Guardrails aren’t vague principles. They’re rules like:

  • Don’t promise delivery dates beyond carrier scans
  • Don’t offer refunds outside policy without approval
  • Don’t create discount codes unless authorized
  • Always disclose when a human will follow up for exceptions

The fastest way to lose customer trust is confident but wrong automation.

Step 4: Train on brand voice and “acceptable concessions”

Retail and e-commerce support is full of judgment calls—partial refunds, reships, store credit. AI needs boundaries, and agents need consistency.

Write down:

  • What agents can offer without approval (by order value)
  • What triggers manager review
  • How tone should differ for pre-purchase vs post-purchase

Step 5: Audit weekly and iterate like a product team

Treat support as an optimization loop:

  • Review top contact reasons
  • Find where automation failed
  • Update macros, policies, and routing
  • Measure reopen rate and CSAT changes

If you only “set up” AI once, it will drift from your business reality.

People also ask: quick answers e-commerce leaders want

Is AI customer support safe for refunds and returns?
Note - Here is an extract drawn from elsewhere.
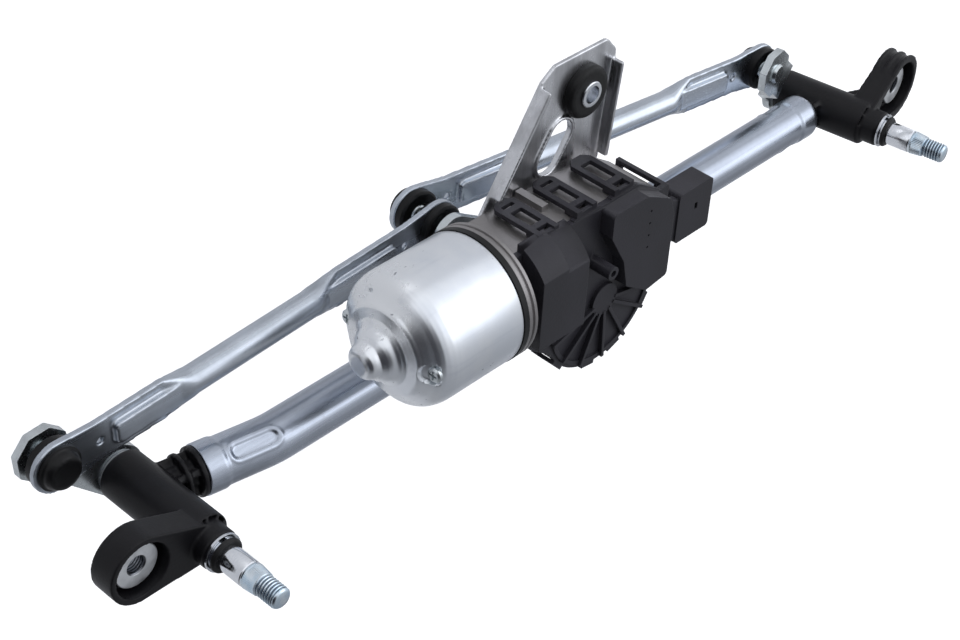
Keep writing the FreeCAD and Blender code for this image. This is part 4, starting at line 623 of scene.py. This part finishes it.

Yes—when it’s rule-based and tied to verified order data. Start with eligibility checks and structured workflows, then expand.

Does a unified inbox matter if we’re a small Shopify store? Yes, because small teams feel channel sprawl sooner. One person managing email + IG DMs + chat is where response times die.

Will AI reduce headcount? Sometimes, but the more common outcome is support capacity grows without hiring at the same pace, and senior agents focus on exceptions.

What’s the biggest mistake teams make? They automate before centralizing data and policies. AI can’t compensate for messy operations.

Where this goes next for AI in retail & e-commerce

Gorgias’ reported $710M valuation is a market-level hint: unified, AI-assisted customer support is becoming a core part of the e-commerce stack, alongside fulfillment, marketing automation, and analytics. As retail AI matures—personalization, demand forecasting, dynamic pricing—the customer service layer is where shoppers actually feel whether your operation is working.

If you’re planning your 2026 roadmap, I’d put this near the top: get your channels into one system, make order data accessible in every conversation, and automate the safest high-volume intents first. That’s how you protect customer experience when volume spikes and margins tighten.

If you could cut 25% of your ticket volume without lowering CSAT, what would you do with that capacity—extend hours, add proactive outreach, or finally fix the backlog of product feedback customers keep sending you?